Normally, the input would be provided over multiple cycles if the input is large. Likewise, the output would be provided over several cycles. However, for reasonable widths, you could have the output be a tuple: Nmax-bits for data, log2(Nmax)-bits for "number of bits valid", and possibly a 1b "this data is valid" indicator. Reasonable is based on device size and design requirements. You can also adopt this scheme for multi-cycle data, possibly adding either a "start of data" and/or "end of data" indicator. In that case, a 32b bus could transfer 100 bits as:
{!valid, !start, !end, X bits valid, X data}
{valid, start, !end, X bits valid, data[31:0]}
{valid, !start, !end, X bits valid, data[63:32]}
{valid, !start, !end, X bits valid, data[95:64]}
{valid, !start, end, 4 bits valid, data[99:96] with 28 leading/trailing bits}
{!valid, !start, !end, X bits valid, X data}
There are several variations on this generic protocol. You should document exactly what assumptions can be made. eg, if start/last can be set when valid isn't, if the number of valid bits is only used when "end" is set (as in my example). If start+end can occur at the same time, if the final output is padded with trailing random bits (or 0's) or with leading random bits (or 0's). You can then use the same style of interface throughout your design.

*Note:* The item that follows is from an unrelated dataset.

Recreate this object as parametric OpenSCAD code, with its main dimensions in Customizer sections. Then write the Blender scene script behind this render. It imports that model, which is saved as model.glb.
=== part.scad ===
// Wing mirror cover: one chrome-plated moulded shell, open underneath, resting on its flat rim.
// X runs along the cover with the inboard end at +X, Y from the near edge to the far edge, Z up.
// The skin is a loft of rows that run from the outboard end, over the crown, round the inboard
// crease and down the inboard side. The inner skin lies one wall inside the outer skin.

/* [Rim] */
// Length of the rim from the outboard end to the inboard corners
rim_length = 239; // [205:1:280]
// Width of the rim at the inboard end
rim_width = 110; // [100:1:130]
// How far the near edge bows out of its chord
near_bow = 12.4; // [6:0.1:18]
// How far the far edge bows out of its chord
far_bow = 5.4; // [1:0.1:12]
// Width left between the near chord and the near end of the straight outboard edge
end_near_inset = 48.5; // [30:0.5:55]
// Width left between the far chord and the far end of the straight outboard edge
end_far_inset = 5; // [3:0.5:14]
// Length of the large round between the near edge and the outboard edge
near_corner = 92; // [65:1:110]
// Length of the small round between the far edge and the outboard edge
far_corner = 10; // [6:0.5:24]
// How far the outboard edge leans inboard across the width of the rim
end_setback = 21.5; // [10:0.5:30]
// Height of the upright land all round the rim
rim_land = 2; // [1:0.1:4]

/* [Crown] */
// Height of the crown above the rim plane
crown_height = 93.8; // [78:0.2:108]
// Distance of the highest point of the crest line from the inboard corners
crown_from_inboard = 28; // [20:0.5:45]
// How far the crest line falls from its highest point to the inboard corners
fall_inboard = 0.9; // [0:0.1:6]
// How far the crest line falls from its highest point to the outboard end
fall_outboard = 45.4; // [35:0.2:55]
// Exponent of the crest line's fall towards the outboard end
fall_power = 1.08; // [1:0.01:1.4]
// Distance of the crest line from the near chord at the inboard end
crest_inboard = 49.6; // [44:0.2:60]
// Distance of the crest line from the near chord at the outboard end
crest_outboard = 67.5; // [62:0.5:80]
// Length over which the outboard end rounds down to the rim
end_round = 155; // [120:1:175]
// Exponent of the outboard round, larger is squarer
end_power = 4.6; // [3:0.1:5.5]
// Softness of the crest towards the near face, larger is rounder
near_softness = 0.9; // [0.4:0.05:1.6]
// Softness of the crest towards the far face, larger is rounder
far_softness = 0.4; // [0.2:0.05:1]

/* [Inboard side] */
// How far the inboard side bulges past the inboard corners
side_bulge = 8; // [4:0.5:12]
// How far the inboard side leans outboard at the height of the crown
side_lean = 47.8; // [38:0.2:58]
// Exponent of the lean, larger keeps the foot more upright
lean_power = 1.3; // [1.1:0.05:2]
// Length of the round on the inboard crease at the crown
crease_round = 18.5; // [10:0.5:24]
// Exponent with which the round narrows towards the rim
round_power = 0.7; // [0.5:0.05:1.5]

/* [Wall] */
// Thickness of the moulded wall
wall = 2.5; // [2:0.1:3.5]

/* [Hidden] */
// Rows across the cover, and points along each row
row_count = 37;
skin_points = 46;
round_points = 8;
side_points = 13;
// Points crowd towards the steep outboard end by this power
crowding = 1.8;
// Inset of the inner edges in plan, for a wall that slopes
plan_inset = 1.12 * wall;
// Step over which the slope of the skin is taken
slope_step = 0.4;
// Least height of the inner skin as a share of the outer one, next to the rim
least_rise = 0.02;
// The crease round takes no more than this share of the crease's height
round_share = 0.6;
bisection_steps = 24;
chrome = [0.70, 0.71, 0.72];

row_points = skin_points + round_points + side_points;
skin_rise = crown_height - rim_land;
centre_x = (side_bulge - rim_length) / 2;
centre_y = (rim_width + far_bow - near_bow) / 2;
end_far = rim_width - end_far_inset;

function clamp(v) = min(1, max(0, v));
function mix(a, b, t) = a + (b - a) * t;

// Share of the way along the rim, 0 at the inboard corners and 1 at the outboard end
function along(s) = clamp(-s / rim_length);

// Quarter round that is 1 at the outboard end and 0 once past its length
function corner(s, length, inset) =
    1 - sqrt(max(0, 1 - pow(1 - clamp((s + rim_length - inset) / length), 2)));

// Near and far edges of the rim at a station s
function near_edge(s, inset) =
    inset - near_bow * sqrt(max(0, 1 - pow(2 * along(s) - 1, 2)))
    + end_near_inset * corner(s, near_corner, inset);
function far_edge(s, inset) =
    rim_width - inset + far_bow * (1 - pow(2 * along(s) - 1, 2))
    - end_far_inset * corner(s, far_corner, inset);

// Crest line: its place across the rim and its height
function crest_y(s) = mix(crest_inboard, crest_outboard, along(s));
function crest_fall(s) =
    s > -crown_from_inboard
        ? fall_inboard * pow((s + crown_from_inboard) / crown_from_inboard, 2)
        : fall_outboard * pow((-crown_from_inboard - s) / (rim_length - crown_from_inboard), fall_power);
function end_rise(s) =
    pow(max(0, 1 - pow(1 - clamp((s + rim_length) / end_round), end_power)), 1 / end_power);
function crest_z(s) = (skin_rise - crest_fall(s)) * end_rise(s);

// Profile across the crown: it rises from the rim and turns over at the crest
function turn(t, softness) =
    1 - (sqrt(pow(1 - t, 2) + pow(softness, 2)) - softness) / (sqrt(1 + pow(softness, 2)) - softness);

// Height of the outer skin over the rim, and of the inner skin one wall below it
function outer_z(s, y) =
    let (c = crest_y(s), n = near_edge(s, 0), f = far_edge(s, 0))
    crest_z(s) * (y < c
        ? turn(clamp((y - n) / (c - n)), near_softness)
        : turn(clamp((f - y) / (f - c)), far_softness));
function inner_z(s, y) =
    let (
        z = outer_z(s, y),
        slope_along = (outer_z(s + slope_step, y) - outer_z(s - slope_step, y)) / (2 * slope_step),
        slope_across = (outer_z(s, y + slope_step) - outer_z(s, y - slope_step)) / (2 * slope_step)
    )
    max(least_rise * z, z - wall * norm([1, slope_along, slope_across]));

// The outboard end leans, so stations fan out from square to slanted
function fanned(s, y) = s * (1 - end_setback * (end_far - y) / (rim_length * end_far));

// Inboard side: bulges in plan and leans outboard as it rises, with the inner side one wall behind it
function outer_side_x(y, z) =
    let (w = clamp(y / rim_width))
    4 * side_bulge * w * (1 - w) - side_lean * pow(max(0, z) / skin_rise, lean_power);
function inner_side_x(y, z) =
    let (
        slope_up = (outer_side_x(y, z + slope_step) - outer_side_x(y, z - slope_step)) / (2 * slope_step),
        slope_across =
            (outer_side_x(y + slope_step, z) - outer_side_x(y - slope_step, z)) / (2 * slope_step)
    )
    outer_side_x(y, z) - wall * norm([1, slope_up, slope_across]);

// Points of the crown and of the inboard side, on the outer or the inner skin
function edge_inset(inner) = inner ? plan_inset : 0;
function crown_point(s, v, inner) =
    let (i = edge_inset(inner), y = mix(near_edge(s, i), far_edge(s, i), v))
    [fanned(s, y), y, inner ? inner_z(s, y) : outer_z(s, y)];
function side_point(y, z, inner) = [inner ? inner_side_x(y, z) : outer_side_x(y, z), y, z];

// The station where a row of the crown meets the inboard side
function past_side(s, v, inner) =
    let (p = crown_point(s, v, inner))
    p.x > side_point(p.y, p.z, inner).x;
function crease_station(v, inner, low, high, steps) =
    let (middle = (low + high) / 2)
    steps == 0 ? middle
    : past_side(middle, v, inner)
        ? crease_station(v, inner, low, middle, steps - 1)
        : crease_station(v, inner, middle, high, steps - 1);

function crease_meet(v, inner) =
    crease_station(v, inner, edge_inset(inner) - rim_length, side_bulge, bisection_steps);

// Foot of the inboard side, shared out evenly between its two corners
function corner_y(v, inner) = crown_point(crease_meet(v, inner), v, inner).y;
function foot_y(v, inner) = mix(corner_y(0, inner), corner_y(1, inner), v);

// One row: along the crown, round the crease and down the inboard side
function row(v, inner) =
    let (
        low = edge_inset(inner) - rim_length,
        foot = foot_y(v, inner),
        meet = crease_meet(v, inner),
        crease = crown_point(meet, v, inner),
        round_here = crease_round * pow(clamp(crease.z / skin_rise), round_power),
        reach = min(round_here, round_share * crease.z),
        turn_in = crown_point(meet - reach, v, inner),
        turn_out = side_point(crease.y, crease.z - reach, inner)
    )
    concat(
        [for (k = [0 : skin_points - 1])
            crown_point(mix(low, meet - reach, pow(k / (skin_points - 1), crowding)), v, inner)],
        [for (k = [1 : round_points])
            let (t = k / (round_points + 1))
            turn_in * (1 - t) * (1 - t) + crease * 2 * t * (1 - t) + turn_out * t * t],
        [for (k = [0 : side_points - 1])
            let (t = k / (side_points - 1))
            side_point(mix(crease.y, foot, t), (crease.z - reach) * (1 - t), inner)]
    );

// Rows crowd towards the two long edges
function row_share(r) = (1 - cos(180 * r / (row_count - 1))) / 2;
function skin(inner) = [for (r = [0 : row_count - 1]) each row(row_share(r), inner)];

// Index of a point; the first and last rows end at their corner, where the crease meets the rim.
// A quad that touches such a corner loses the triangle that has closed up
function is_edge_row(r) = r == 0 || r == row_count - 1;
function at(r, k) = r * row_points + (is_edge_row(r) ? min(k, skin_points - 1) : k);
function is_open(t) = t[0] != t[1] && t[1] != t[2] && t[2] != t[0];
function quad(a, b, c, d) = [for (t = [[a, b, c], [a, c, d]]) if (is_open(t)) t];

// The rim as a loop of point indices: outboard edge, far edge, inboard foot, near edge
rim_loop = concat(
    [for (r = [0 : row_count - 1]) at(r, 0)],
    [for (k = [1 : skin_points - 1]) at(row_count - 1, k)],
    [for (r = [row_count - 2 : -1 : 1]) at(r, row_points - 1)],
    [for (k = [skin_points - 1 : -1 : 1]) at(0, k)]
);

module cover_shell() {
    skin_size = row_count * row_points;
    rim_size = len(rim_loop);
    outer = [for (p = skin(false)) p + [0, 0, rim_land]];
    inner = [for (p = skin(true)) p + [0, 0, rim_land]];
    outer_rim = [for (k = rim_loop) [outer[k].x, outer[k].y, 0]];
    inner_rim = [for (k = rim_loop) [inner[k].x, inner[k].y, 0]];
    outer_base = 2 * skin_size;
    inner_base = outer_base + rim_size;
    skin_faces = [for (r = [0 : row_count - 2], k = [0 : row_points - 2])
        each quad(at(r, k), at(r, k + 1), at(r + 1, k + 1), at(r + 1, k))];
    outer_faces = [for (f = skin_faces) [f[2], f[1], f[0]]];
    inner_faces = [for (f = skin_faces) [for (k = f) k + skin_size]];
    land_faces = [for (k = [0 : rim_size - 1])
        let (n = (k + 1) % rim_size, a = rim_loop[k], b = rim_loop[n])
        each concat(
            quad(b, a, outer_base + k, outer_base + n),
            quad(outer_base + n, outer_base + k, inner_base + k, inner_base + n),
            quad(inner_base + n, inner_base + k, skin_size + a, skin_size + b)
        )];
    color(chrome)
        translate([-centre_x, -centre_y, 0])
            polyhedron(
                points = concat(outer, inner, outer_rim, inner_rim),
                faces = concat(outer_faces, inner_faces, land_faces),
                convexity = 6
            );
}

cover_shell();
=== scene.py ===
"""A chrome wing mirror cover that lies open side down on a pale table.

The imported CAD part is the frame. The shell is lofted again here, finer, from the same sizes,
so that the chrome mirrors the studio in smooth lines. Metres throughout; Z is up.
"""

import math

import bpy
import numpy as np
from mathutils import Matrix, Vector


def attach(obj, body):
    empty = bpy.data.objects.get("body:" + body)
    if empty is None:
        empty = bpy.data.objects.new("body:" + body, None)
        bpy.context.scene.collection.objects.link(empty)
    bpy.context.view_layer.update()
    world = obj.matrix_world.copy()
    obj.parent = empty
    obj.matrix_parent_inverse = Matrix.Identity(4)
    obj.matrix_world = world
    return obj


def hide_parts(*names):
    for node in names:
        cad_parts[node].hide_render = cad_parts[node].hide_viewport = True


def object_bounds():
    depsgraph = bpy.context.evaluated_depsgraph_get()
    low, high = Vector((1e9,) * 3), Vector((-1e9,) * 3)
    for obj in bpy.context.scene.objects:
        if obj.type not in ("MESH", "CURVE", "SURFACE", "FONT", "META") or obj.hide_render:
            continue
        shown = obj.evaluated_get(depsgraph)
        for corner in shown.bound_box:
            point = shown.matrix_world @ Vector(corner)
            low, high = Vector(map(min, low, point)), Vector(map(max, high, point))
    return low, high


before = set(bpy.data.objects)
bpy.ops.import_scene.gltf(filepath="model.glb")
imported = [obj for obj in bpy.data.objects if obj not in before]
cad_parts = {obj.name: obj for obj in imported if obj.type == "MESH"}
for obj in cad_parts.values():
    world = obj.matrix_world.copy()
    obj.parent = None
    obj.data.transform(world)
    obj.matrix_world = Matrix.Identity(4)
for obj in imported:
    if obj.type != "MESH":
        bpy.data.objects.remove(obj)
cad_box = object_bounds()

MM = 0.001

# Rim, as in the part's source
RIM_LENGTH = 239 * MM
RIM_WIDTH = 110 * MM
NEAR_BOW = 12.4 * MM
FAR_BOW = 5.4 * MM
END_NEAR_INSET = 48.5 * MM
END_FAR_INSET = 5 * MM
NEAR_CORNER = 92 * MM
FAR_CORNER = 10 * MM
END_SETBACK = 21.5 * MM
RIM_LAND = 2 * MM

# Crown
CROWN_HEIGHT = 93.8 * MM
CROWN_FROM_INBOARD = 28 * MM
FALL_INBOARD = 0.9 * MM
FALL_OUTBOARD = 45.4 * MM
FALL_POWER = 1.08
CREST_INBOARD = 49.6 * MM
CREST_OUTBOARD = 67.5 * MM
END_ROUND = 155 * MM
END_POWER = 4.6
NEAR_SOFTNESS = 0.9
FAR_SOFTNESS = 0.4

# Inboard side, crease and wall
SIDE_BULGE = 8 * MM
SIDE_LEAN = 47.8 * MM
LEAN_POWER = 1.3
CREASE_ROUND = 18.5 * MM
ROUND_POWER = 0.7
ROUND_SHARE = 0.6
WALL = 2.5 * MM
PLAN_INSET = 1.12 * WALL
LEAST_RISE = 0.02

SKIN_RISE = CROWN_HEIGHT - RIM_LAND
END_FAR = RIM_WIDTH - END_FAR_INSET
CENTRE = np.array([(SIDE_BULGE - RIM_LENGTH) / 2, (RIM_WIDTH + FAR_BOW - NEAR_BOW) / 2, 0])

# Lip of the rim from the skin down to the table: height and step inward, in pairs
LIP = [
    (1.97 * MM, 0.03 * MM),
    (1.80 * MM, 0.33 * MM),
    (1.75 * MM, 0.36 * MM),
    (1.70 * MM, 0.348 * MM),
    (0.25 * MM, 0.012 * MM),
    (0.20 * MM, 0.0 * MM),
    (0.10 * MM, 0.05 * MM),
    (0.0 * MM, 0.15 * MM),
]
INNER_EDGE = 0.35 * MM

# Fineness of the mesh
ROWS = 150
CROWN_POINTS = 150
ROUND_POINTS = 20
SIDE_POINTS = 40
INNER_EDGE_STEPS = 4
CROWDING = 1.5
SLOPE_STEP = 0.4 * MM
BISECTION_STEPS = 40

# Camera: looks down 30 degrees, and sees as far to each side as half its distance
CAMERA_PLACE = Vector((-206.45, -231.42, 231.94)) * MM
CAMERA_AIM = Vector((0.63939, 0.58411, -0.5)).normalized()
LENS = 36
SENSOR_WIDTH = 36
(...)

In general, you should try to look at having your input be provided over N-cycles, with part or all of your algorithm completing within N-cycles, and with the output being transferred within N-cycles. When an algorithm is more complex, you may need to break it into a series of steps that each complete within N-cycles. Again, this is for full bandwidth. If you don't require full bandwidth, you can buffer data and perform processing at a slower rate.